Tuesday, September 11, 2018

Joys of Knitting

Knitting isn’t a hobby, it’s a post-apocalyptic survival skill.

Over the next several Fridays, I’ll explain the above sentence. Meanwhile, what do you think it means?

A couple of years ago, I came across an advertisement for a shirt with that motto on the front, along with images of a skull, crossed knitting needles and a couple of balls of wool. I couldn’t resist. When I wear it to sci-fi conventions or meetings of knitters, the first thing people do is give me a thumbs up, although some will add, “and crocheting.” The second is to ask where I got the shirt. Unfortunately, the company that originally made it doesn’t have it in their catalogs anymore, but there is another site that has a similar shirt without the skull. I have a long-sleeved version from the second site.

I’ve been knitting since I was five or six. In that time, I’ve made all sorts of sweaters, scarves and hats. In fact, when I left my first job after college, the people I’d worked with gave me a gift certificate to a near-by knitting store because they knew I’d enjoy that more than a plaque.

A few years later, when four women I knew were pregnant at the same time, I made four different baby blankets in less than six months.

So I’m a knitter. Next week I’ll tell you some advantages to knitting that you may not know. Another week I’ll talk about the trends in knitting today. I’ll even describe the fun a friend and I had on a train/knitting trip last February.

Getting back to that first sentence, I’m also a writer and one of the stories I’m working on takes place after a disaster of unknown origin or extent. Folks traveling on a train become stranded near a very small town in August, some with only the proverbial, but true, shirts on their backs. They take up residence at a motel. A few of the women, and men too, collect any yarn available in the town, and get to work making whatever they can for themselves and the others: hats, scarves, gloves, socks and sweaters. That’s what we’d have to do if there ever were such a wide-spread apocalyptic event.

Tuesday Book Reviews

Bear Kingdom & The Golden Sword (The Dream Chronicles, #2)
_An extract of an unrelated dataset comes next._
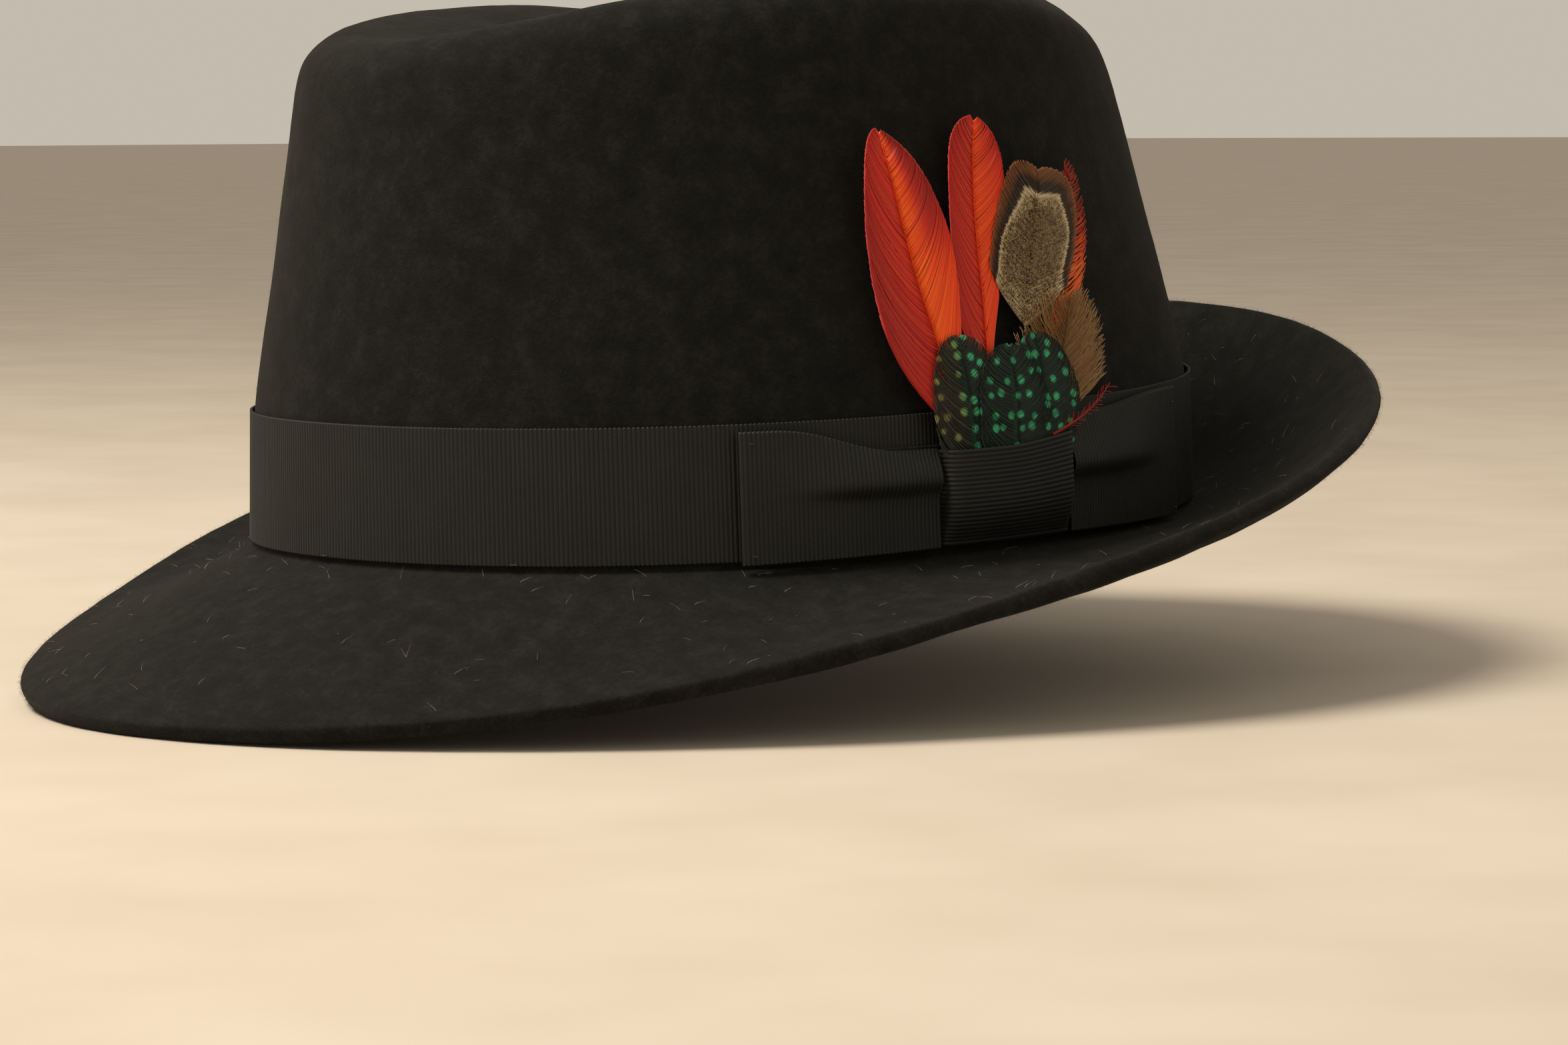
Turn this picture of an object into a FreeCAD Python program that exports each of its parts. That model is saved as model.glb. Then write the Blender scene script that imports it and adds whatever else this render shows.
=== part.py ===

Bear Kingdom and the Golden Sword by Stacie Eirich  5 stars

Suzie, her twin brother Jack and two friends are tasked with rescuing the Tiger Queen, her cubs and the Book of Destiny in the Bear Kingdom. This is obviously the sequel to a story that takes place in the Tiger Kingdom (to be followed with another in the Dragon Kingdom). In this middle grade book, the heroes are armed with magical articles and helped by rhyming mythical animals. It's a heart-warming tale despite the cold climate of the Bear Kingdom. Even the villainous Bear King turns out to be good, but under an evil spell. No mention of who cast it. I enjoyed this easy read.

The Rose Thief

The Rose Thief by Clair Buss 5 stars

When someone steals many of the royal roses, Ned, the Thief Catcher, is asked by the Emperor to find the thief and keep them from stealing the red rose of love. Thus begins a much more complex romp than I expected at first. Little is what or whom they seem. So many wonderful characters inhabit this story, but my favorite is Jenni, the lisping sprite. Head hopping and occasional misspellings didn't deter my many chuckles or that lol moments.

Tuesday, September 4, 2018

Tuesday Book Review

Writing Science Fiction & Fantasy by Crawford Kilian

Four-star review of Writing Science Fiction and Fantasy by Crawford Kilian

Good text for the course I took. The lessons in the book tended to be basic ones needed by anyone who writes science fiction and fantasy, as I do. They led to good discussions in the online classroom. They also gave me some ideas of how to improve at least one of the stories I'm working on. This is a book that should be updated/revised every few years because the trends in writing, publishing and marketing are changing at a rapid rate. I had the second edition, and some of the material was already out of date.